══ Dataset excerpts
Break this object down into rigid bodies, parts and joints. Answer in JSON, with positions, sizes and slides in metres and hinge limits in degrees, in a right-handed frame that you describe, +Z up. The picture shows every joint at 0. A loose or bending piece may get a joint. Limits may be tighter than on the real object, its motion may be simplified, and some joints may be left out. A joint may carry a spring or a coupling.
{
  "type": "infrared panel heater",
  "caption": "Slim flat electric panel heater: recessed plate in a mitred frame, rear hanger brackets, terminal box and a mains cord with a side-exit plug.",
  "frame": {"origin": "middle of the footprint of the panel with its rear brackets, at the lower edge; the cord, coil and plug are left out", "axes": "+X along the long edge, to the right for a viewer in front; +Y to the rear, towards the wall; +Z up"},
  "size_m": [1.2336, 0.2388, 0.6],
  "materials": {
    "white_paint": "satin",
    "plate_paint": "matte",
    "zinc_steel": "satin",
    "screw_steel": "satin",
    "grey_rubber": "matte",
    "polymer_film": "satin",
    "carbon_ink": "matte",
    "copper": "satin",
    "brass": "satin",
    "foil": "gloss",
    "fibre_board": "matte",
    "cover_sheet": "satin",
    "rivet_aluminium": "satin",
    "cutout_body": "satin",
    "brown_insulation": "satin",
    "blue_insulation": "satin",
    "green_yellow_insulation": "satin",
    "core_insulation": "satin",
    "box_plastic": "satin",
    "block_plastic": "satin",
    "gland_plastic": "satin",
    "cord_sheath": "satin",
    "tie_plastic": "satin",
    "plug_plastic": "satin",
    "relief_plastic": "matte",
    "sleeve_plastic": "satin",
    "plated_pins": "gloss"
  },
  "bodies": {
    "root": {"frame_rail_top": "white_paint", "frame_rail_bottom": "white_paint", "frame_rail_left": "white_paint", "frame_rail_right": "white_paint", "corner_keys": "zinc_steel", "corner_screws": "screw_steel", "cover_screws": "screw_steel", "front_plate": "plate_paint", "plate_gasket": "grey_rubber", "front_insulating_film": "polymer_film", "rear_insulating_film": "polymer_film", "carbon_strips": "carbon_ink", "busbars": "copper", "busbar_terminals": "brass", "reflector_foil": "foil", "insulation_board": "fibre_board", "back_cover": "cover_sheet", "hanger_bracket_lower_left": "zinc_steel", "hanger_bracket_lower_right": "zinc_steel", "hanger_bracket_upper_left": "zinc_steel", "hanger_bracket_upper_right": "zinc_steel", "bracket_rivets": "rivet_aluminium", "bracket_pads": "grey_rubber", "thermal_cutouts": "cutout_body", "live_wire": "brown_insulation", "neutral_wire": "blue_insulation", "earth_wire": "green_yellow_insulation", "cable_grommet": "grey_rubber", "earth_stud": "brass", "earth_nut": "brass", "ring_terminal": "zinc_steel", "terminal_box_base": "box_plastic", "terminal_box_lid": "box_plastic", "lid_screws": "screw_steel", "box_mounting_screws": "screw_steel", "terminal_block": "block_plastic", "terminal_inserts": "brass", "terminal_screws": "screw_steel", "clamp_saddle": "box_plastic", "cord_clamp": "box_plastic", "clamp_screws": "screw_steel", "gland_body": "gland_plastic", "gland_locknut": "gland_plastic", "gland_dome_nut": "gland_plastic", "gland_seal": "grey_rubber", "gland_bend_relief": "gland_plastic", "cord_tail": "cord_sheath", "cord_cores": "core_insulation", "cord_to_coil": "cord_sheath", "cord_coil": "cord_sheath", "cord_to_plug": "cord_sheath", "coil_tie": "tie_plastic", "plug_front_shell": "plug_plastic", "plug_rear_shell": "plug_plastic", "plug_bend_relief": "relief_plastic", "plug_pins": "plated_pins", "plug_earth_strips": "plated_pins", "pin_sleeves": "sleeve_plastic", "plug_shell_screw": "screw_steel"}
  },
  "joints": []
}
════
══ Dataset excerpts
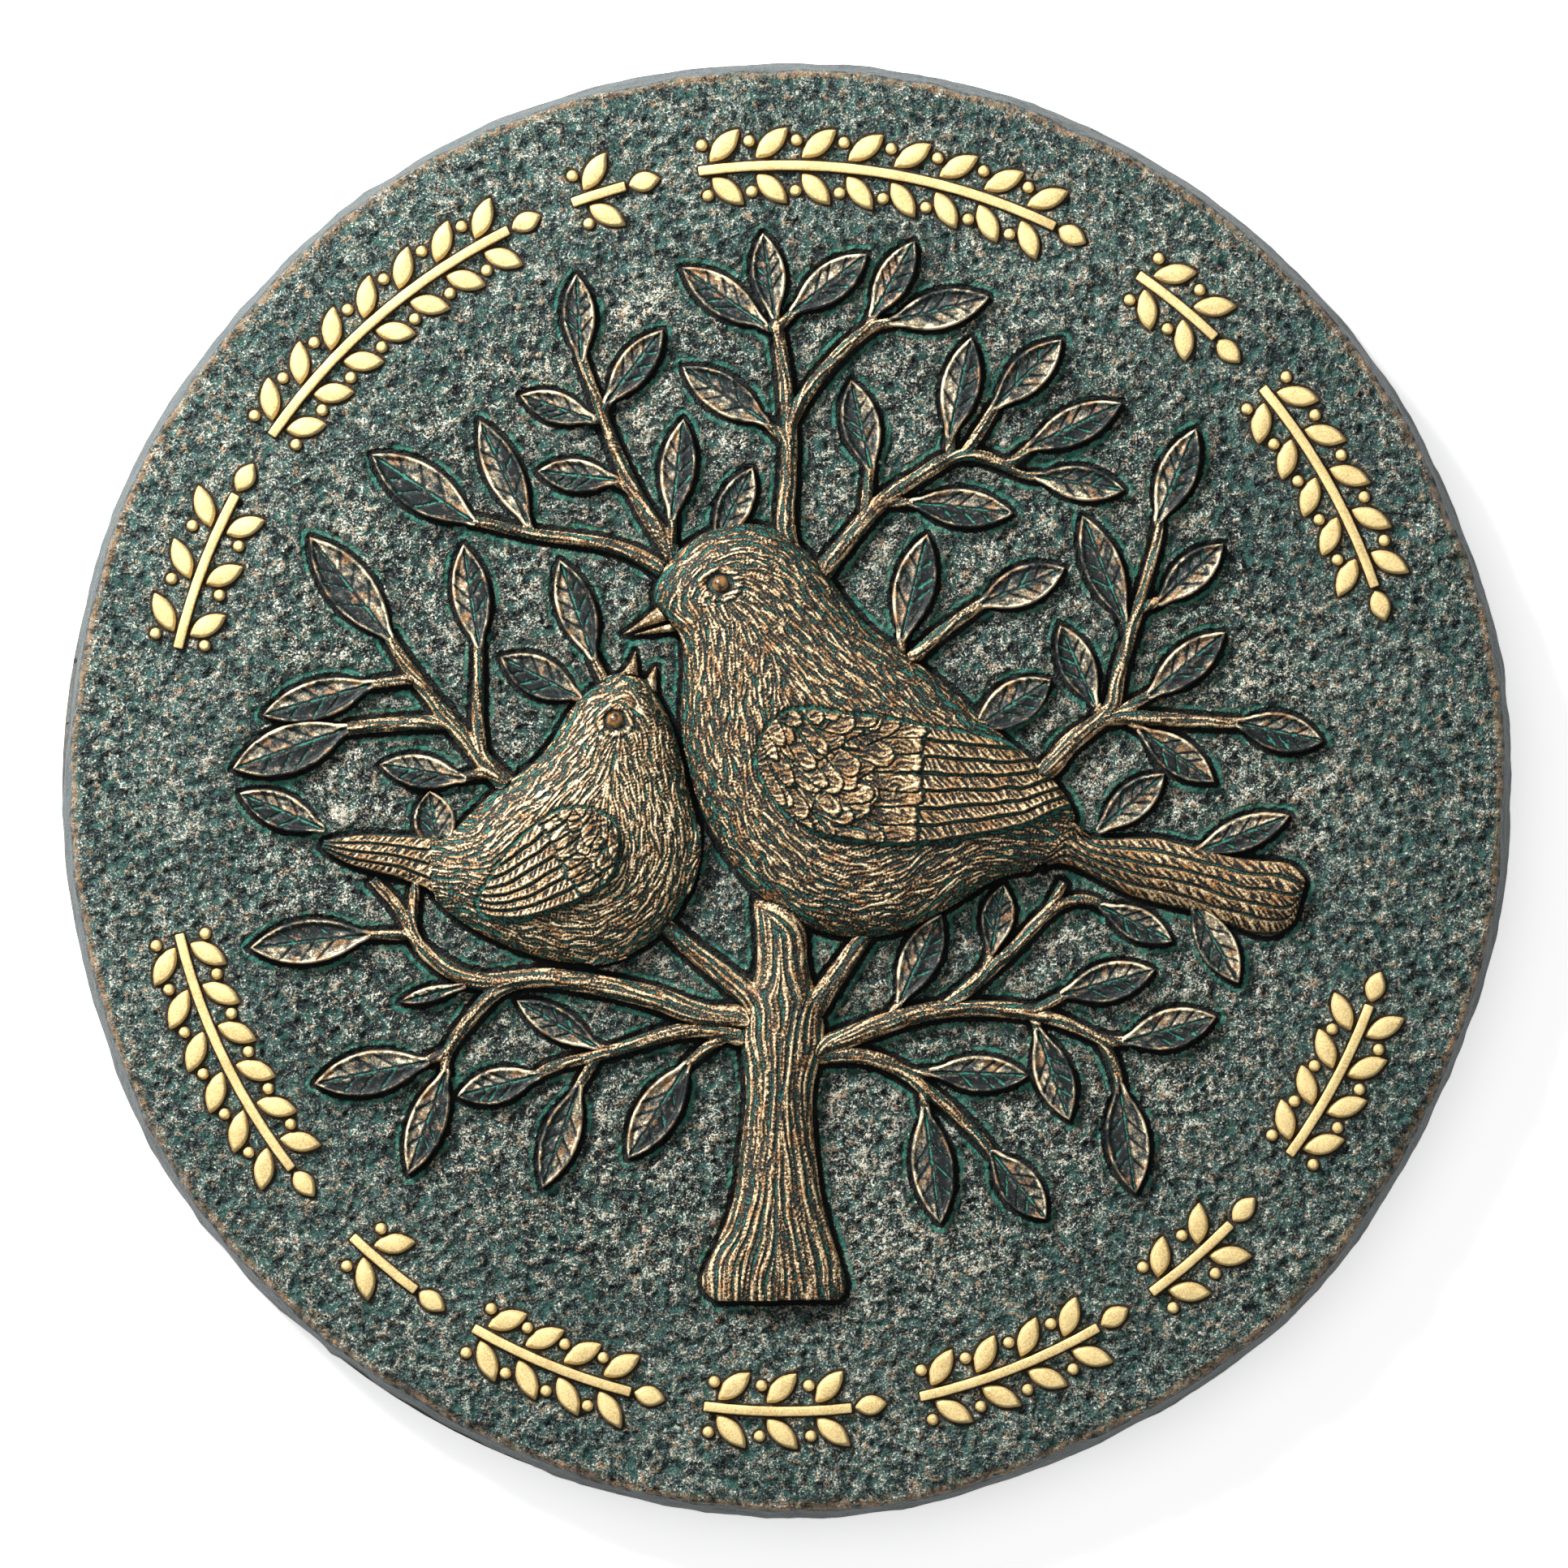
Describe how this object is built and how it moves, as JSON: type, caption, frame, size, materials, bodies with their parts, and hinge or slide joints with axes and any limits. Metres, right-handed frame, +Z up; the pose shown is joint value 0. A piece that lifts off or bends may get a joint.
════
**Prompt:**
Pick out lines containing the word "piece", each one as written.

**Completed exercise:**
Break this object down into rigid bodies, parts and joints. Answer in JSON, with positions, sizes and slides in metres and hinge limits in degrees, in a right-handed frame that you describe, +Z up. The picture shows every joint at 0. A loose or bending piece may get a joint. Limits may be tighter than on the real object, its motion may be simplified, and some joints may be left out. A joint may carry a spring or a coupling.
Describe how this object is built and how it moves, as JSON: type, caption, frame, size, materials, bodies with their parts, and hinge or slide joints with axes and any limits. Metres, right-handed frame, +Z up; the pose shown is joint value 0. A piece that lifts off or bends may get a joint.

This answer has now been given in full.